After June’s FOMC meeting, Powell said the consensus among central bank governors was for two more rate hikes this year.
Inflation data has clearly been dropping incrementally in 2023. June’s core CPI inflation rate declined to 4.8% YoY, falling well under consensus, and some observers think the July hike could be the last for the central bank. Any sense that the hiking cycle is over will lead the DJIA to rally, although hawkish or careful statements from Powell may lead likewise to a sell-off.
Earnings news: Results rather mixed so far
Major Dow components have already released second-quarter earnings this week. Microsoft (MSFT) easily surpassed Wall Street consensus on Tuesday, but a decline in cloud revenue growth hurt the share price. MSFT stock sold off 3.6% in Wednesday’s premarket.
Likewise, both Visa and Verizon offered up mixed results on Tuesday. Both companies beat adjusted earnings forecasts but missed on GAAP results. Verizon also underperformed the consensus expectation for revenue.
- Coca-Cola is expected to deliver $0.72 in EPS on $11.75 billion.

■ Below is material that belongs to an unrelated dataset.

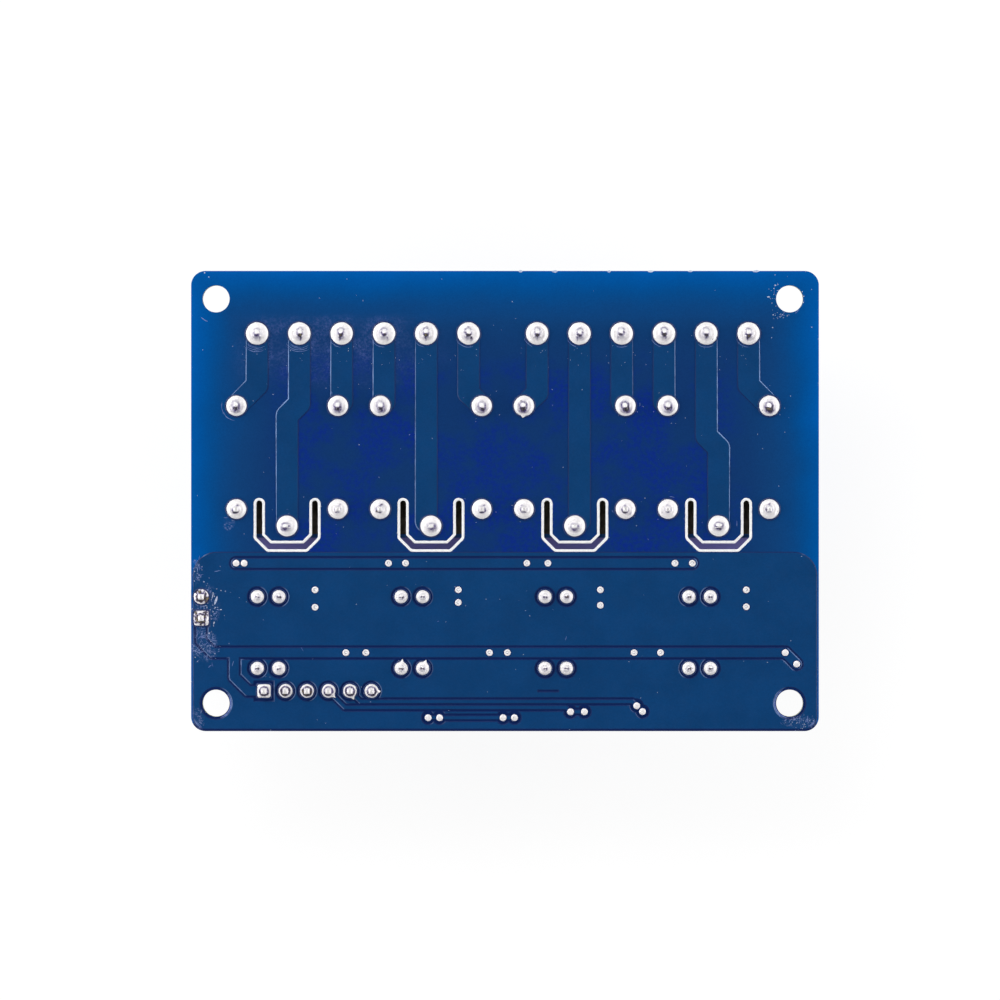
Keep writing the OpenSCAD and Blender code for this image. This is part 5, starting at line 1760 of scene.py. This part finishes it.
@dataclass(frozen=True)
class Studio:
    """A pale floor, side lamps, a dim sky overhead and a camera straight above.

    The floor has a painted shadow, darker and violet, within a rectangle under the middle of the board,
    which is seen through the slots.
    """

    board_top: float
    middle: tuple[float, float] = (-0.34 * MM, 0.12 * MM)
    distance: float = 0.9
    view_width: float = 118.2 * MM
    sensor: float = 36.0
    floor_half: float = 4.0
    floor_drop: float = 0.02 * MM
    # The middle and half widths of the rectangle of painted shadow
    painted_shadow_y: float = 3.8 * MM
    painted_shadow_half: tuple[float, float] = (29.8 * MM, 10.1 * MM)

    def build(self) -> None:
        """Builds all of it."""
        self.floor()
        self.sky()
        for lamp in LAMPS:
            self.lamp(*lamp)
        self.camera()

    def floor(self) -> None:
        """Lays the floor, which keeps the object's shadow, with a painted shadow under the middle of the
        board.
        """
        mesh = bmesh.new()
        bmesh.ops.create_grid(mesh, x_segments=1, y_segments=1, size=self.floor_half)
        obj = placed("floor", baked(mesh, "floor"))
        obj.location.z = -self.floor_drop
        t = Tree("floor")
        x, y, _ = t.axes()
        away = t.calc("MAXIMUM", t.less(t.calc("ABSOLUTE", x), self.painted_shadow_half[0]),
                      t.less(t.calc("ABSOLUTE", t.less(y, self.painted_shadow_y)), self.painted_shadow_half[1]))
        clear = t.spread(away, 0, 1 * MM)
        path = t.nodes.new("ShaderNodeLightPath").outputs
        seen = t.calc("MAXIMUM", path["Is Camera Ray"],
                      t.calc("MAXIMUM", path["Is Glossy Ray"], path["Is Transmission Ray"]))
        glow = t.nodes.new("ShaderNodeEmission")
        blend = t.nodes.new("ShaderNodeMixShader")
        t.feed(blend.inputs[0], t.times(seen, clear, 0.8))
        t.links.new(t.shader.outputs[0], blend.inputs[1])
        t.links.new(glow.outputs[0], blend.inputs[2])
        t.links.new(blend.outputs[0], t.output.inputs["Surface"])
        glow.inputs["Strength"].default_value = 1.08
        tone = t.mix(t.noise(40, 2), shade(238, 238, 238), shade(242, 242, 242))
        # Painted shadow: violet grey within the rectangle, where the floor does not glow for the camera
        tone = t.mix(clear, shade(142, 134, 192), tone)
        obj.data.materials.append(t.surface(Base_Color=tone, Roughness=0.9, Specular_IOR_Level=0.1))

    def sky(self) -> None:
        """Makes an even pale sky that falls off to a dim patch overhead."""
        world = bpy.data.worlds.new("studio")
        bpy.context.scene.world = world
        world.use_nodes = True
        nodes, links = world.node_tree.nodes, world.node_tree.links
        nodes.clear()
        place = nodes.new("ShaderNodeTexCoord")
        split = nodes.new("ShaderNodeSeparateXYZ")
        ramp = nodes.new("ShaderNodeMapRange")
        ramp.interpolation_type = "SMOOTHSTEP"
        back = nodes.new("ShaderNodeBackground")
        out = nodes.new("ShaderNodeOutputWorld")
        links.new(place.outputs["Generated"], split.inputs[0])
        links.new(split.outputs[2], ramp.inputs[0])
        for socket, value in zip(ramp.inputs[1:], SKY):
            socket.default_value = value
        links.new(ramp.outputs[0], back.inputs["Strength"])
        links.new(back.outputs[0], out.inputs["Surface"])
        back.inputs["Color"].default_value = (1, 1, 1, 1)

    def lamp(self, name: str, place: tuple[float, float, float], size: tuple[float, float],
             power: float) -> None:
        """Adds a soft box that faces the board.

        Args:
            name: Its name.
            place: Its middle in metres.
            size: Its length and height in metres.
            power: Its power in watts.
        """
        data = bpy.data.lights.new(name, "AREA")
        data.shape = "RECTANGLE"
        data.size, data.size_y = size
        data.energy = power
        obj = placed(name, data)
        obj.location = place
        aim = Vector((0, 0, self.board_top)) - Vector(place)
        obj.rotation_mode = "QUATERNION"
        obj.rotation_quaternion = aim.to_track_quat("-Z", "Y")

    def camera(self) -> None:
        """Sets the camera straight above the board."""
        data = bpy.data.cameras.new("camera")
        data.sensor_width = self.sensor
        data.lens = self.sensor * self.distance / self.view_width
        obj = placed("camera", data)
        obj.location = (*self.middle, self.board_top + self.distance)
        bpy.context.scene.camera = obj
        bpy.context.scene.view_settings.view_transform = "Standard"


# ---------------------------------------------------------------- the whole board


# Offset, height and unevenness of the rows of two strips, in millimetres: the flank of the coated copper
# down to its foot, and the torn rim of a slot from its wall out over the board
FLANK = [(-0.004, 0.002, 0), (0.02, -0.006, 0.006)]
SLOT_RIM = [(0.05, -0.22, 0.006), (0.045, -0.03, 0.012), (0.0, 0.016, 0.02), (-0.22, 0.02, 0.035),
            (-0.26, 0.0, 0.02)]


@dataclass
class Board:
    """The whole module: its frame nodes in their finishes, and the pieces that dress them."""

    made: dict[str, bpy.types.Material] = field(default_factory=dict)

    def finish(self, name: str) -> bpy.types.Material:
        """Finds a finish's material, and makes it when it is first asked for.

        Args:
            name: The finish's name.

        Returns:
            The material.
        """
        if name not in self.made:
            self.made[name] = FINISHES[name].build()
        return self.made[name]

    def dress(self) -> None:
        """Gives every node of the frame its finish."""
        for name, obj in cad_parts.items():
            start = max((k for k in NODE_FINISHES if name.startswith(k)), key=len)
            obj.data.materials.clear()
            obj.data.materials.append(self.finish(NODE_FINISHES[start]))

    def build(self) -> None:
        """Dresses the frame's nodes and builds the pieces."""
        low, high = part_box("board")
        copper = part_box("solder_side_copper")[1].z
        copper_t = (copper - high.z) / MM
        scuffs = self.scuffs(low, high)
        FINISHES["coated_laminate"] = CoatedLaminate((high.x - low.x) / 2, (high.x + low.x) / 2, high.y,
                                                     self.pour_top(copper), low.z, high.z - low.z, scuffs)
        FINISHES["coated_copper"] = CoatedCopper("coated_copper", (14, 62, 112), 0.34, 0.15, scuffs)
        # The copper's flanks: a darker copy of the coated copper as painted shade on the slopes, with
        # painted highlight lines
        FINISHES["copper_flank_shade_and_highlight"] = CoatedCopper("copper_flank_shade_and_highlight", (14, 40, 92), 0.45, 0.1, scuffs, True)
        for name in ("tinned_brass", "tinned_lead"):
            FINISHES[name] = replace(FINISHES[name], dipped=high.z)
        FINISHES["solder"] = Solder()
        FINISHES["enamelled_wire"] = Winding()
        self.dress()
        work = SolderWork(high.z, self.finish("solder"), self.finish("mask_and_shade_collar"))
        work.row("terminal_joints", Form.TERMINAL)
        work.row("relay_joints", Form.CONTACT)
        work.row("optocoupler_joints", Form.SMALL)
        work.row("header_joints", Form.PIN, {0: Form.JUMPER, 1: Form.SQUARE_JUMPER, 2: Form.SQUARE_PIN})
        work.beads("vias", 0.14, copper_t)
        Ribbon("copper_flanks", "coated_copper", self.finish("copper_flank_shade_and_highlight"), 0.4,
               [*FLANK, (0.11, 0.006 - copper_t, 0.015)],
               seed=2.0).build(top_rim("solder_side_copper", copper))
        rim = top_rim("board", high.z)
        Ribbon("slot_rims", "coated_laminate", self.finish("glass_fibre"), 0.1, SLOT_RIM,
               seed=5.0).build(rim, slot_edges(rim))
        Marks(high.z).build(self.finish("pale_dust"), self.finish("scuffed_mask_and_highlight"))
        ComponentSide(low.z).build(self.finish("printed_ink"), self.finish("solder"))

    @staticmethod
    def scuffs(low: Vector, high: Vector) -> tuple[Spot, ...]:
        """Finds the scuffed places: round the jumper, at the near corners and at the first coil joint.

        Args:
            low: The board's lowest corner.
            high: The board's highest corner.

        Returns:
            The places.
        """
        pins = islands("header_joints")
        jumper = middle((pins[0][0], pins[1][1]))
        return (Spot(jumper.x + 0.5 * MM, jumper.y, 1.9 * MM, 3.0 * MM, 0.85),
                Spot(jumper.x + 0.2 * MM, jumper.y - 4.5 * MM, 2.1 * MM, 2.2 * MM, 0.7),
                Spot(jumper.x - 0.7 * MM, jumper.y + 4.0 * MM, 0.8 * MM, 1.8 * MM, 0.7),
                Spot(high.x - 2.3 * MM, low.y + 1.1 * MM, 2.2 * MM, 0.8 * MM, 0.8),
                Spot(low.x + 0.7 * MM, low.y + 1.4 * MM, 1.0 * MM, 1.8 * MM, 0.5),
                Spot(low.x + 4.5 * MM, high.y - 29.9 * MM, 0.8 * MM, 0.9 * MM, 0.5))

    @staticmethod
    def pour_top(level: float) -> float:
        """The upper edge of the ground area, found along the board's middle.

        Args:
            level: Height of the coated copper.

        Returns:
            Its y, in metres.
        """
        copper = tree_of("solder_side_copper")
        y = 0.0
        while copper.ray_cast(Vector((0, y, level + MM)), DOWN, 2 * MM)[0] is None and y > -20 * MM:
            y -= 0.1 * MM
        return y


def main() -> None:
    """Builds the board and the studio round it."""
    Board().build()
    Studio(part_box("board")[1].z).build()


if __name__ == "__main__":
    logging.basicConfig(level=logging.INFO, stream=sys.stdout, format="%(name)s: %(message)s")
    main()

- Boeing is expected to lose $0.89 in adjusted EPS on $18.57 billion in sales.
- McDonald’s is expected to earn $2.79 in GAAP EPS on $6.29 billion in revenue.
- Intel is expected to lose $0.51 in GAAP EPS on $12.14 billion in sales.
- Procter & Gamble is expected to earn $1.33 in GAAP EPS on $19.99 billion in sales.
- Chevron is expected to earn $3.16 per share on $49.98 billion in sales.
Fed FAQs
Monetary policy in the US is shaped by the Federal Reserve (Fed). The Fed has two mandates: to achieve price stability and foster full employment. Its primary tool to achieve these goals is by adjusting interest rates.
When prices are rising too quickly and inflation is above the Fed’s 2% target, it raises interest rates, increasing borrowing costs throughout the economy. This results in a stronger US Dollar (USD) as it makes the US a more attractive place for international investors to park their money.
When inflation falls below 2% or the Unemployment Rate is too high, the Fed may lower interest rates to encourage borrowing, which weighs on the Greenback.
The Federal Reserve (Fed) holds eight policy meetings a year, where the Federal Open Market Committee (FOMC) assesses economic conditions and makes monetary policy decisions.
The FOMC is attended by twelve Fed officials – the seven members of the Board of Governors, the president of the Federal Reserve Bank of New York, and four of the remaining eleven regional Reserve Bank presidents, who serve one-year terms on a rotating basis.
In extreme situations, the Federal Reserve may resort to a policy named Quantitative Easing (QE). QE is the process by which the Fed substantially increases the flow of credit in a stuck financial system.
It is a non-standard policy measure used during crises or when inflation is extremely low. It was the Fed’s weapon of choice during the Great Financial Crisis in 2008. It involves the Fed printing more Dollars and using them to buy high grade bonds from financial institutions. QE usually weakens the US Dollar.
Quantitative tightening (QT) is the reverse process of QE, whereby the Federal Reserve stops buying bonds from financial institutions and does not reinvest the principal from the bonds it holds maturing, to purchase new bonds. It is usually positive for the value of the US Dollar.
Earnings of the week
Tuesday, July 25 – Microsoft (MSFT) beats on top and bottom lines, Visa (V) misses on GAAP EPS but beats revenue consensus, Verizon (VZ) misses both GAAP EPS and revenue forecast
Wednesday, July 26 – Coca-Cola (KO), Boeing (BA)
Thursday, July 27 – McDonald’s (MCD), Intel (INTC)
Friday, July 28 – Procter & Gamble (PG), Chevron (CVX)
What they said about the market – Jerome Powell
A number of pundits continue to point to Jerome Powell’s statements at an economic forum he attended in Portugal in late June. The Federal Reserve Chair appears in the following quote to be less impressed by the US economy’s disinflationary turn than most investors.
“If you look at the data over the last quarter, what you see is stronger than expected growth, a tighter than expected labor market, and higher than expected inflation. So that tells us that although policy is restrictive, it may not be restrictive enough, and it has not been restricted for long enough.”
Dow Jones chart forecast
The weekly chart below shows the Dow Jones index breaking above an ascending wedge structure this week. This places the DJIA firmly in the 35,200 to 35,750 resistance zone. That top trendline, shown in black, was of uncertain significance to begin with, but the break does make it more likely that the DJIA will rally to the 36,500 to 36,952 range.
Dow 36,000 — long nod to Kevin Hassett — is not too far off now. In fact, the index only needs to rally another 1.6% to get there.
Levels of support rest nearby at 34,712 and 34,590.